(WHAT YOU HAVE TO DO)
Reproduce precisely the lines between the start of the data below and the line with "the first material.", both included.

(DATASET SECTION)
######
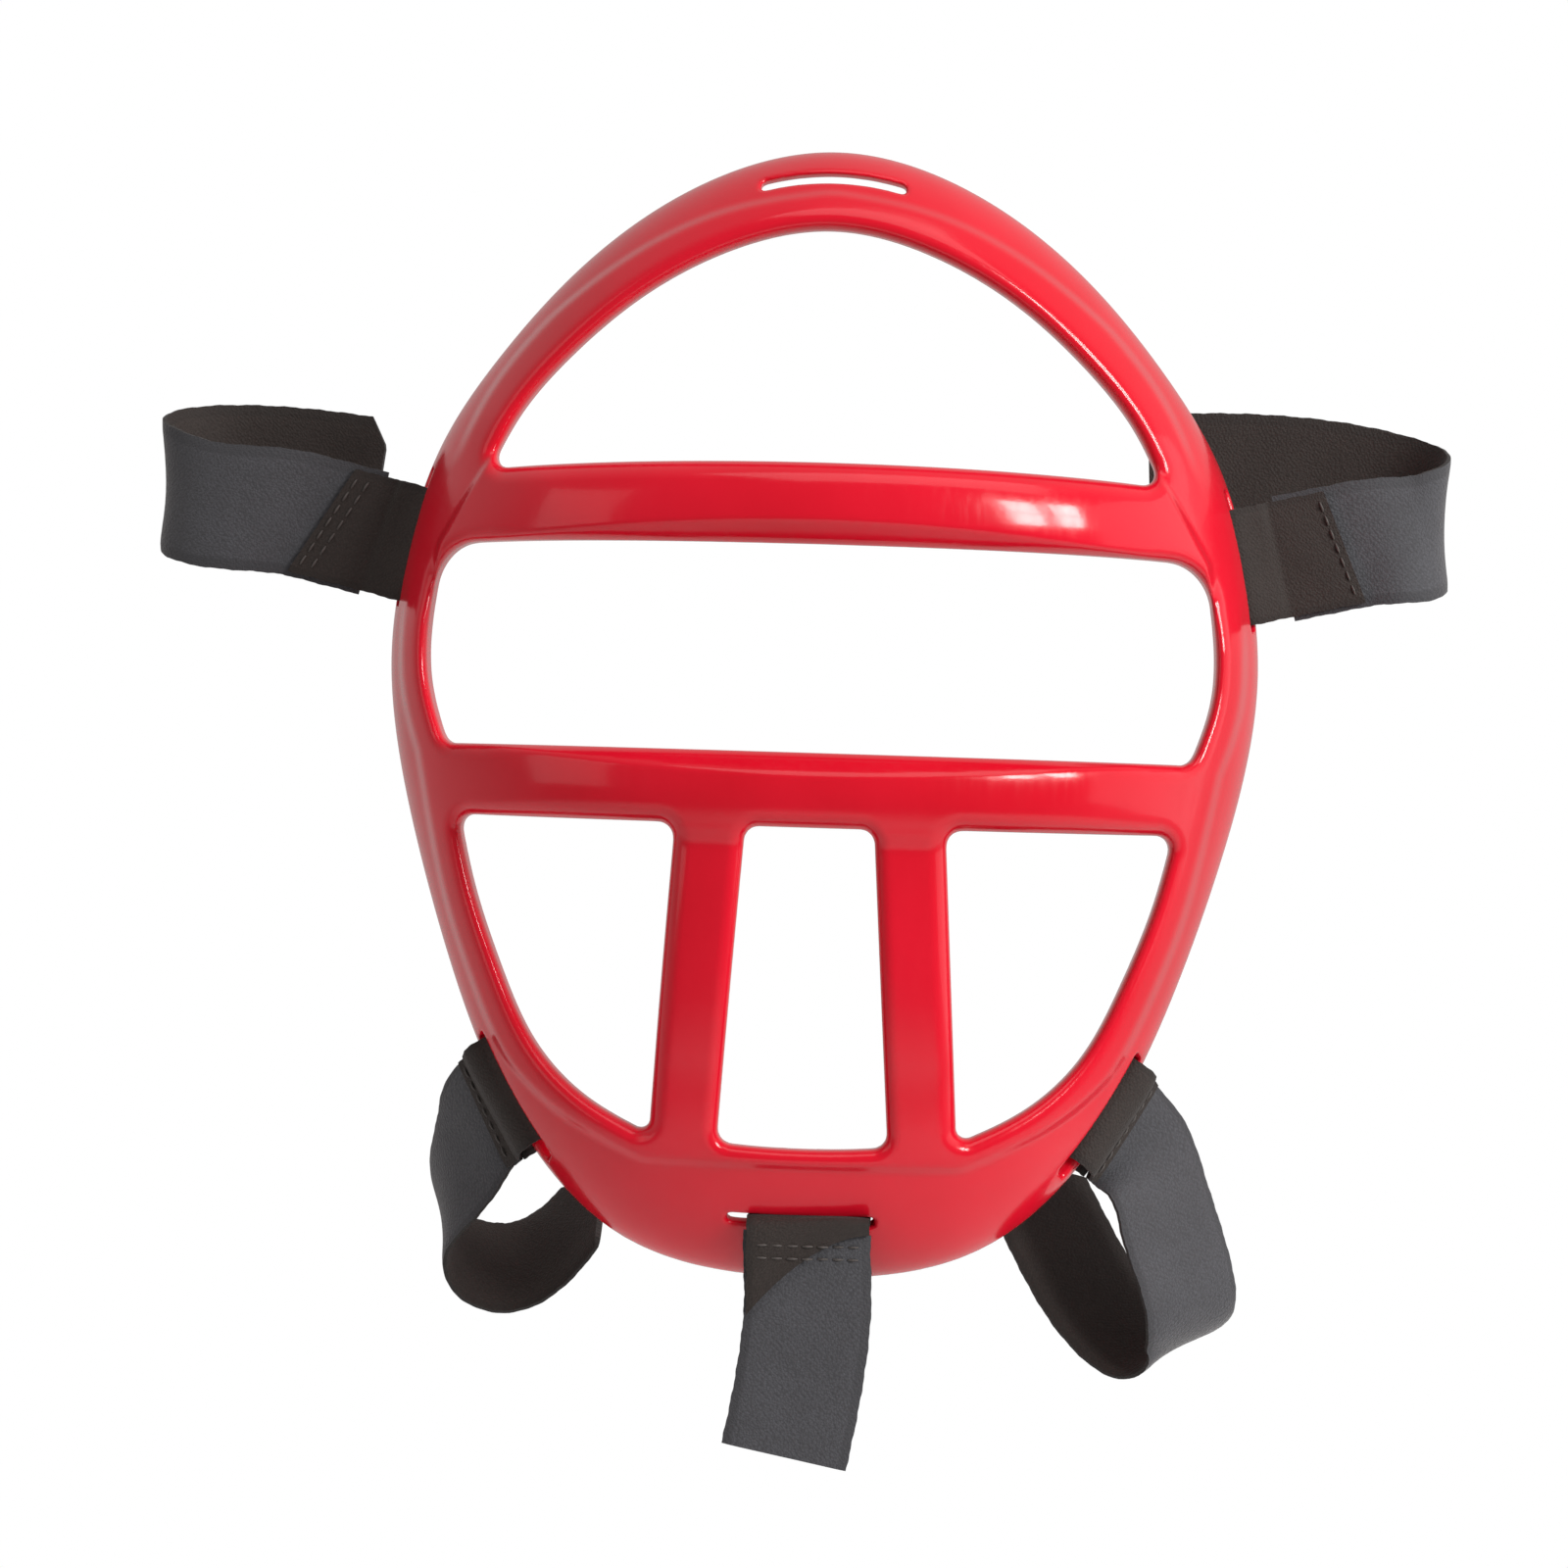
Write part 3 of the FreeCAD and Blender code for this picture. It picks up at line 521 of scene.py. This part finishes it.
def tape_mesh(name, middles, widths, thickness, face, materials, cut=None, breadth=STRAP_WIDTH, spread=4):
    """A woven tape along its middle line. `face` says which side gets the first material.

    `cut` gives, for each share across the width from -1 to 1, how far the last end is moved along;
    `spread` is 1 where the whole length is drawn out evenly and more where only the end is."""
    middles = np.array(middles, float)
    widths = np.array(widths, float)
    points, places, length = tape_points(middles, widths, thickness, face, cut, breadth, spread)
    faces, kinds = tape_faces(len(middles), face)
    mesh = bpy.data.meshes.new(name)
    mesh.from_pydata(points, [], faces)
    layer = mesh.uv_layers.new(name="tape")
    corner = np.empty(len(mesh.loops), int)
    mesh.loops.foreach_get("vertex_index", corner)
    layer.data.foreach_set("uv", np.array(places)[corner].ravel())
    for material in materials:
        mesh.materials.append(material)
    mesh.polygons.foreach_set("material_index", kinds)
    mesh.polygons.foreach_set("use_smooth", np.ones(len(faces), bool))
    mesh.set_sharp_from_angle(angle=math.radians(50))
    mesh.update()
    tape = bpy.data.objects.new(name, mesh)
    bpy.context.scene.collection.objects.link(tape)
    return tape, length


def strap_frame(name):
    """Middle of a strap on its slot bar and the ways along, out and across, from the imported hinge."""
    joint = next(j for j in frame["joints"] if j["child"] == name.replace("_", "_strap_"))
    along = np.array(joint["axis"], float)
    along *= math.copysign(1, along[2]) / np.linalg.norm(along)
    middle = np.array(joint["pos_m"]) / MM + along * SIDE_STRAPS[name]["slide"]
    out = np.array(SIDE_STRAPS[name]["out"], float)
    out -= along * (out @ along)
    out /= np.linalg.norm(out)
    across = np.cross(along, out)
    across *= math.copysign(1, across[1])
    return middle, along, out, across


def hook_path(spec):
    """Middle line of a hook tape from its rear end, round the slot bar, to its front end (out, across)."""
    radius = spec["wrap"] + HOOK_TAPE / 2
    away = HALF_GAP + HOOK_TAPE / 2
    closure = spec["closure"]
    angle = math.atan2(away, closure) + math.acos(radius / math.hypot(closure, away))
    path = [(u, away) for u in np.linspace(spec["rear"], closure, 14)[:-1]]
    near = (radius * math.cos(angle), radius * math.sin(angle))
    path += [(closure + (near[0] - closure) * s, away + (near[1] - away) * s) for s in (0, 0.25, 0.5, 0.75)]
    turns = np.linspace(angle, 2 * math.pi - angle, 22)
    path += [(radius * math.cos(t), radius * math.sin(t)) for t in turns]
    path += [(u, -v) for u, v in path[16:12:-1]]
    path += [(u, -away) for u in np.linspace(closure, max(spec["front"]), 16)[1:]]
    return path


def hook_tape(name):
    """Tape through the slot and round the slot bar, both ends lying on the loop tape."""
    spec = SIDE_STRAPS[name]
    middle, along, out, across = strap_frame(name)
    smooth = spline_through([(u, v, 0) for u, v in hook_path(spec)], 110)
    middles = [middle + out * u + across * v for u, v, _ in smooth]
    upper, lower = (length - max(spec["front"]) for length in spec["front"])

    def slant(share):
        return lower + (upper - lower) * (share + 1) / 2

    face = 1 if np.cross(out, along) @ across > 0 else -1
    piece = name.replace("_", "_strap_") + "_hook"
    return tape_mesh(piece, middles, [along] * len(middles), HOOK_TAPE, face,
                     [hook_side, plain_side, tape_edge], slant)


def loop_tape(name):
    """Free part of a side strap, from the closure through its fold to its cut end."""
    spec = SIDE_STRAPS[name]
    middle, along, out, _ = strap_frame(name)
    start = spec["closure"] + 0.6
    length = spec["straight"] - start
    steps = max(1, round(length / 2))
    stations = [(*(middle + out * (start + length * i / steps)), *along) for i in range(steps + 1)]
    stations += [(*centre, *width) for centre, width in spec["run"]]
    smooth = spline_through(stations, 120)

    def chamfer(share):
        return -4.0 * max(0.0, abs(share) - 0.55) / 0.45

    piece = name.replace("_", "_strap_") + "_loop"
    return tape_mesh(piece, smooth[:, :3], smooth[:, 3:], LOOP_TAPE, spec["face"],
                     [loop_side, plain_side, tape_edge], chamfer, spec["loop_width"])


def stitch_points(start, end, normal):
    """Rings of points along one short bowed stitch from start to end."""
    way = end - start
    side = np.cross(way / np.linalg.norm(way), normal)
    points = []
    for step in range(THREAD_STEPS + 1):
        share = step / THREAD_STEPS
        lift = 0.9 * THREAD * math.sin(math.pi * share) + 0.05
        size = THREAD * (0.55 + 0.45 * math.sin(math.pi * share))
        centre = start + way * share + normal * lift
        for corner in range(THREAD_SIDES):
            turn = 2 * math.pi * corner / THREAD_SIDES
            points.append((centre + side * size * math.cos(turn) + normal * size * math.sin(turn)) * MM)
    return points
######
(EXERCISE RESULT)
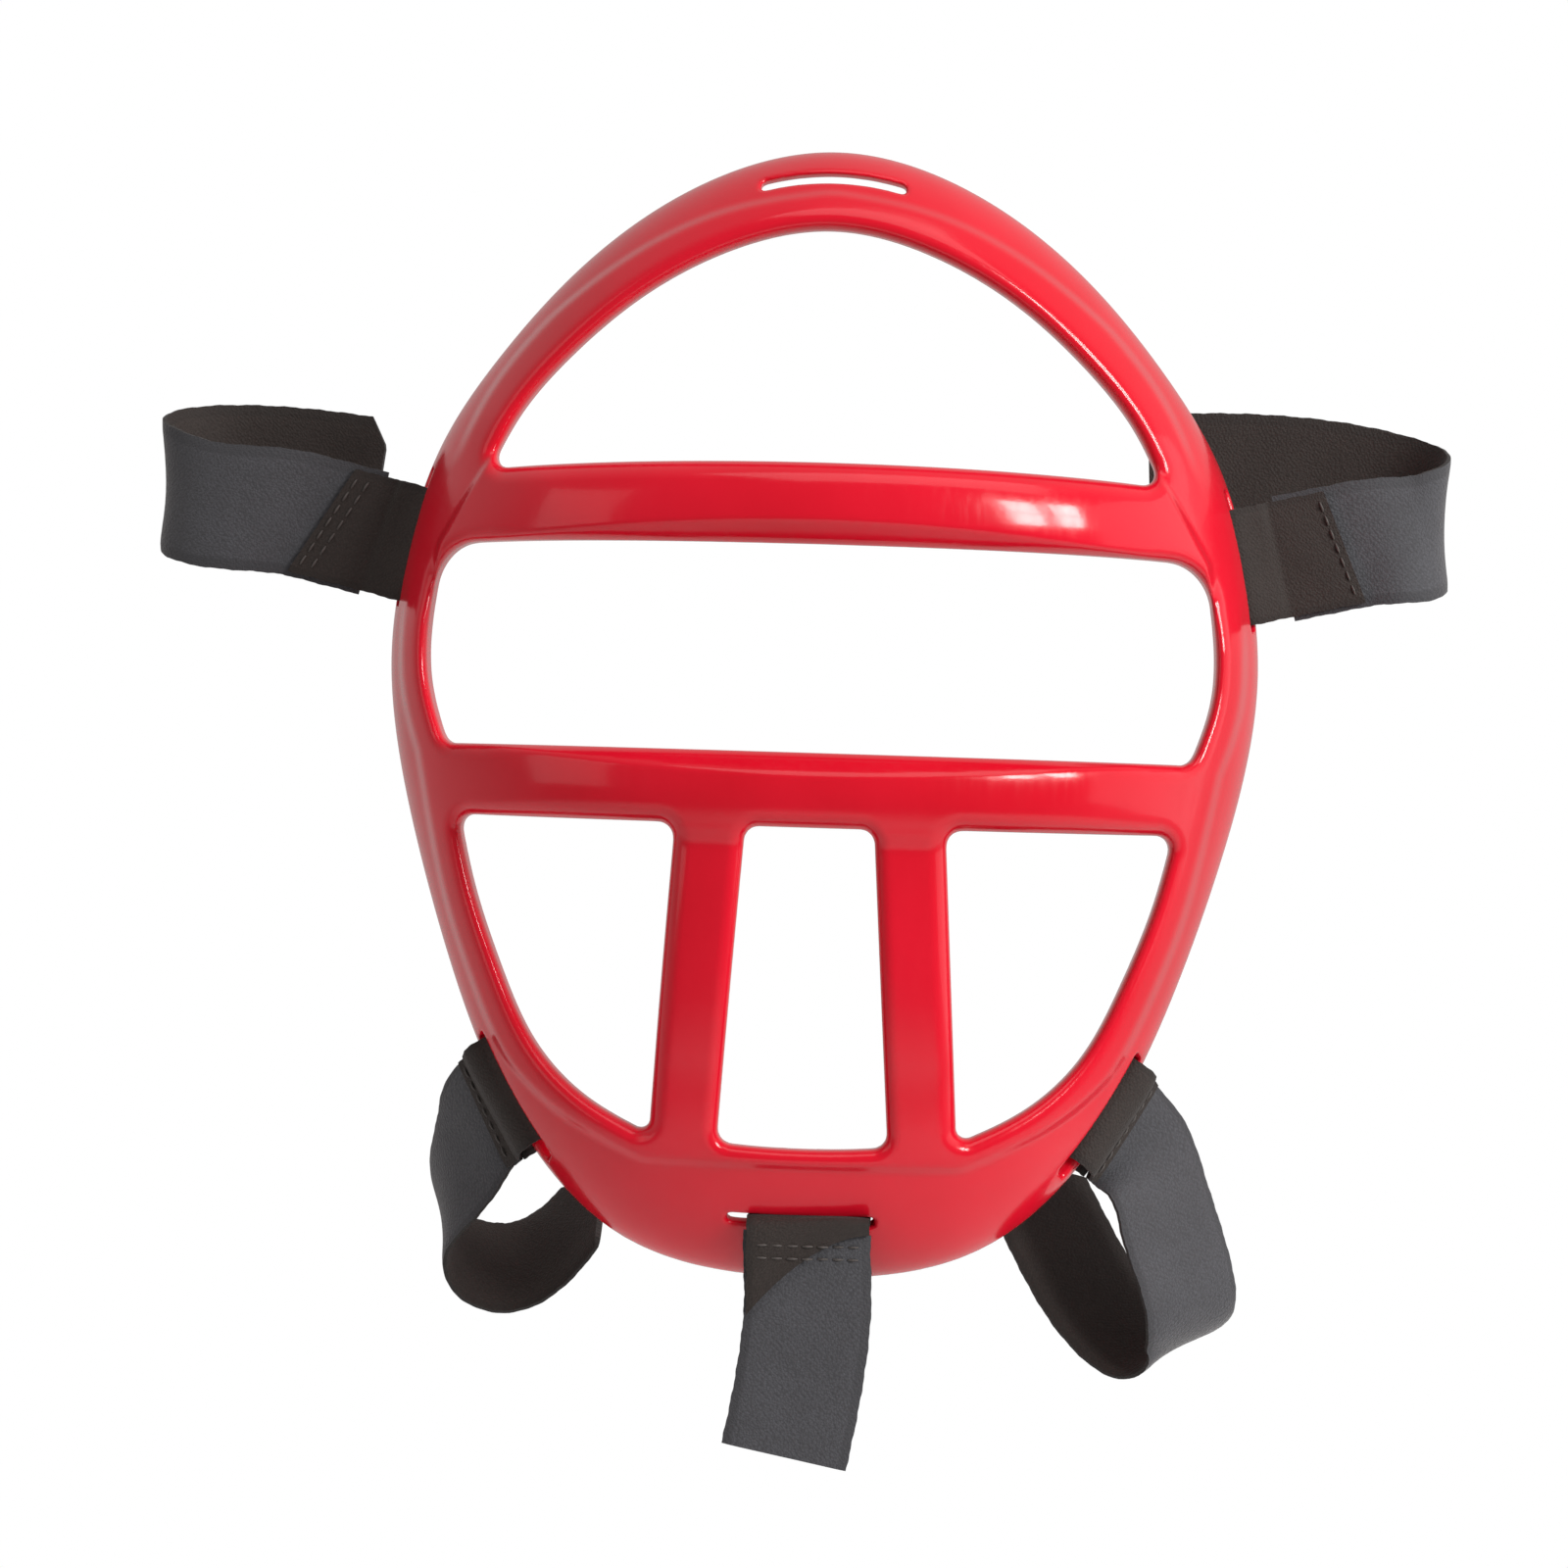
Write part 3 of the FreeCAD and Blender code for this picture. It picks up at line 521 of scene.py. This part finishes it.
def tape_mesh(name, middles, widths, thickness, face, materials, cut=None, breadth=STRAP_WIDTH, spread=4):
    """A woven tape along its middle line. `face` says which side gets the first material.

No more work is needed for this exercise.